Postscript: speaking of moving vehicles, Mr. Baby went a little feral on the way home from the lake last night. After trying in vain to soothe him with our voices, we realized that he was only quiet when Miss M was talking. So she talked to him, telling him an elaborate story for as long as her exhausted little self could manage. And it worked. He stayed calm all the way up until she fell asleep in mid-sentence. And I caught just a glimpse of how they'll be in a few years, able to comfort and amuse each other (when they aren't driving each other crazier than cracked-out ferrets).
1 comment:
I can completely relate on this subject. Karmen is absolutly in love with Aidan but she does require "Just Her" time and that can be exhasting.
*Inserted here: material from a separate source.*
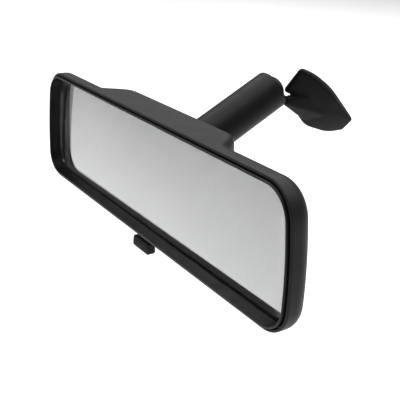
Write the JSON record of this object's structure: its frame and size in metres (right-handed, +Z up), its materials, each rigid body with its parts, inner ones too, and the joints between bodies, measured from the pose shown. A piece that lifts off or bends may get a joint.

I keep active with my mommy group so she gets to do alot with other kiddos and i get help from friends. I also try to take just her with me if i run to the store for something just so she feels that love from mommy to her. Keep up the good work. It will get easier with time and experience.
P.S.~ Sorry i have missed the last couple of BF groups.. my hubby has been taking the car to work with him and we only have one. I'll try to make it tomorrow.